The fact that the redactors removed one of the few explicit references to Canada (see para. 37b on p. 9) in the CANUSA appendix would seem to confirm that they didn't realize the entire appendix related to Canada. They failed, however, to remove the references to Canada in Annexure B3 (see especially para. 1d on p. 20).
There is a lot of interesting detail in the appendix about the nitty-gritty of access to COMINT, COMINT dissemination and security rules, limitations on the travel and activities of indoctrinated personnel, and the categorization of various types of COMINT.
There is also an important paragraph on the subject of economic intelligence (para. 39, p. 9):
It's worth noting, however, that the UKUSA Agreement itself required only that there be "no dissemination of information derived from COMINT sources to any individual or agency, governmental or otherwise, that will exploit it for commercial purposes" without the "prior notification and consent of the other party" (see para. 10 here); the same provision may well have also been in the CANUSA Agreement.
[Update: It was.]
Whether these or similar provisions survive in the current CANUSA and UKUSA Agreements and their associated documents has not been made public, but it is notable that recent CSE statements do use similar language. I'm a little skeptical about how such principles get applied in practice (note that the UKUSA Agreement provision allows for cases of such use where both parties agree), but in my humble opinion the sentiment is a good one.
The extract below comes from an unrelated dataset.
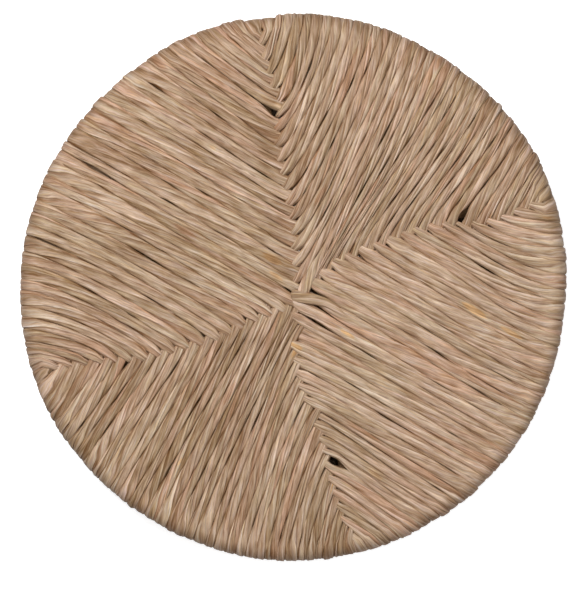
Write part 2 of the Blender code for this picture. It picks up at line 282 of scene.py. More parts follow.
class Hole:
    """A place where two neighbouring cords stand apart, so that the inside shows as a dark gap."""

    def __init__(self, edges, e, t, length, width):
        self.e = e
        p = edges[e].plan([t, min(t + 0.02, 1.0), max(t - 0.02, 0.0)])
        self.at = p[0]
        self.way = unit(p[1] - p[2])
        self.length, self.width = length, width
        cross = np.array([-self.way[1], self.way[0]])
        other = edges[e + 1].plan([min(t, 1.0)])[0]
        self.sense = 1.0 if (other - self.at) @ cross > 0 else -1.0  # which way the next cord lies

    def push(self, xy, side):
        """Moves points of a cord on this side of the line, 1 or -1, away from the gap."""
        q = xy - self.at
        cross = np.array([-self.way[1], self.way[0]])
        a = (q @ self.way) / self.length
        b = (q @ cross) / self.width
        g = np.exp(-a ** 2 - b ** 2 / 14.0)
        return xy + cross * (side * self.sense * (np.sqrt(b ** 2 + g) - np.abs(b)) * self.width)[..., None]


def nearest_edge(edges, at):
    """The edge, and how far along it, that passes nearest a point."""
    best = (1e9, 0, 0.5)
    ts = np.linspace(0.02, 1.0, 80)
    for e in range(1, CORDS):
        d = np.linalg.norm(edges[e].plan(ts) - at, axis=1)
        k = int(d.argmin())
        best = min(best, (float(d[k]), e, float(ts[k])))
    return best[1], best[2]


# Where gaps show: sector, x and y, half length and half width, in mm
GAPS = [
    ("northwest", -11.0, 112.5, 7.0, 2.6), ("northeast", 107.0, 47.5, 5.4, 2.3), ("southeast", 28.0, -113.5, 5.5, 2.6),
    ("southwest", -111.5, -48.0, 4.2, 1.4), ("southwest", -155.5, -58.5, 2.6, 1.1), ("northwest", -6.0, 27.5, 7.0, 0.7),
    ("southeast", 13.5, -25.0, 8.0, 1.1), ("northwest", -5.0, -3.0, 3.0, 0.8),
    ("northwest", -17.0, -12.5, 5.5, 0.8), ("northwest", -132.0, 75.5, 9.0, 0.95),
    ("northwest", -135.5, 94.0, 9.0, 0.95), ("northwest", -60.0, 154.5, 7.0, 0.95), ("northwest", -93.0, 129.5, 8.0, 0.95),
    ("northwest", -167.0, 31.0, 8.0, 0.95), ("northeast", 30.0, 74.0, 8.0, 0.75), ("northeast", 62.0, 100.0, 8.0, 0.75),
    ("southeast", 98.0, -46.0, 8.0, 0.8), ("southeast", 60.0, -84.0, 8.0, 0.75), ("southwest", -62.0, -76.0, 8.0, 0.75),
    ("southwest", -30.0, -60.0, 9.0, 0.75), ("southwest", -84.0, -120.0, 8.0, 0.75), ("northwest", -52.0, 66.0, 9.0, 0.75),
    ("northwest", -100.0, 20.0, 9.0, 0.75), ("southeast", 128.0, 6.0, 8.0, 0.75), ("northeast", 96.0, 92.0, 8.0, 0.75),
]


# Leaves dried golden (hue near 1) or russet (hue 0): x, y, half length and half width in mm, hue
DRIED = [
    (119.5, -12.5, 13.0, 2.2, 0.98), (142.0, -31.0, 12.0, 1.5, 0.97), (35.0, -30.5, 8.0, 1.3, 0.99), (1.0, -40.0, 8.0, 1.8, 0.99),
    (-13.5, 17.0, 9.0, 2.1, 0.96), (-12.0, 5.5, 8.0, 1.5, 0.96), (53.5, -123.0, 9.0, 2.0, 0.94), (-16.0, 121.0, 10.0, 1.4, 0.94),
    (167.0, 47.0, 6.0, 1.6, 0.95), (-74.0, -115.0, 4.0, 1.0, 0.96), (-52.0, 92.0, 3.5, 1.5, 0.96), (-45.0, 43.0, 12.0, 1.2, 0.93),
    (113.5, 99.0, 4.0, 1.0, 0.96), (96.5, 145.5, 8.0, 1.6, 0.0), (125.5, -111.5, 10.0, 2.4, 0.0), (-90.5, 145.5, 7.0, 1.6, 0.0),
    (-72.0, 34.0, 9.0, 1.6, 0.0), (18.0, 60.0, 8.0, 1.8, 0.0), (-40.0, -70.0, 9.0, 1.8, 0.0),
]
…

We do know that Appendix B of the UKUSA Agreement was modified slightly in 1956 as part of a wider process of updating and reorganizing the agreement's appendices (see pp. 3 and 12-13 here). For consistency's sake, the CANUSA Appendix B probably underwent the same changes. What may have happened since 1956, however, has not been made public.
And, until the Friedman release, no part of the CANUSA Agreement or its appendices, past or present, had ever been made public.
To my mind, the release of Appendix B is a positive step forward, even if (as is probably the case) it was done by mistake.
Is there any reason why the rest of the CANUSA Agreement can't be released?
Update 23 April 2017: The 1949 version of the CANUSA Agreement, minus appendices, was released in April 2017.
Update 31 March 2019: See here for a substantial part of the appendices.
The CANUSA Agreement was modeled very closely on the UKUSA Agreement, and the Appendix B's of the two agreements are virtually identical. You can see the 19 March 1953 version of Appendix B of the UKUSA (or BRUSA as it was then called) Agreement here (pages 4-31). Bonus: By cross-ruffing between the two documents you can fill in most of the redactions made in them.
The 1956 and earlier versions of the UKUSA/BRUSA Agreement were largely declassified in 2010. The CANUSA Agreement, by contrast, has not been released.
Which raises the question, what is Appendix B of the CANUSA Agreement doing on the NSA website?
My guess is that, because the two Appendix B's were so similar, NSA's redactors did not realize that the CANUSA document was actually part of that agreement rather than UKUSA.
What distinguishes the two most clearly is that the CANUSA appendix refers to the U.S. Communications Intelligence Board (USCIB) and the Communications Research Committee (CRC)—the interdepartmental committees that governed the NSA and Canada's CBNRC respectively—while the UKUSA appendix refers to USCIB and the London Signals Intelligence Board (LSIB), the latter being the equivalent body for GCHQ.
The fact that the redactors removed one of the few explicit references to Canada (see para. 37b on p. 9) in the CANUSA appendix would seem to confirm that they didn't realize the entire appendix related to Canada. They failed, however, to remove the references to Canada in Annexure B3 (see especially para. 1d on p. 20).
There is a lot of interesting detail in the appendix about the nitty-gritty of access to COMINT, COMINT dissemination and security rules, limitations on the travel and activities of indoctrinated personnel, and the categorization of various types of COMINT.
There is also an important paragraph on the subject of economic intelligence (para. 39, p. 9):
Category III and II COMINT shall never under any circumstances or in any form be disseminated to any Ministry, Department, Agency, Organization, Office, or individual from which or from whom it might reasonably be expected to find its way, officially or extra-officially, into the possession of any person or group who could use it for commercial competition or commercial gain or advantage.The same paragraph is also in the UKUSA appendix.
It's worth noting, however, that the UKUSA Agreement itself required only that there be "no dissemination of information derived from COMINT sources to any individual or agency, governmental or otherwise, that will exploit it for commercial purposes" without the "prior notification and consent of the other party" (see para. 10 here); the same provision may well have also been in the CANUSA Agreement.
[Update: It was.]
Whether these or similar provisions survive in the current CANUSA and UKUSA Agreements and their associated documents has not been made public, but it is notable that recent CSE statements do use similar language. I'm a little skeptical about how such principles get applied in practice (note that the UKUSA Agreement provision allows for cases of such use where both parties agree), but in my humble opinion the sentiment is a good one.
We do know that Appendix B of the UKUSA Agreement was modified slightly in 1956 as part of a wider process of updating and reorganizing the agreement's appendices (see pp. 3 and 12-13 here). For consistency's sake, the CANUSA Appendix B probably underwent the same changes. What may have happened since 1956, however, has not been made public.
And, until the Friedman release, no part of the CANUSA Agreement or its appendices, past or present, had ever been made public.
To my mind, the release of Appendix B is a positive step forward, even if (as is probably the case) it was done by mistake.
Is there any reason why the rest of the CANUSA Agreement can't be released?
Update 23 April 2017: The 1949 version of the CANUSA Agreement, minus appendices, was released in April 2017.
Update 31 March 2019: See here for a substantial part of the appendices.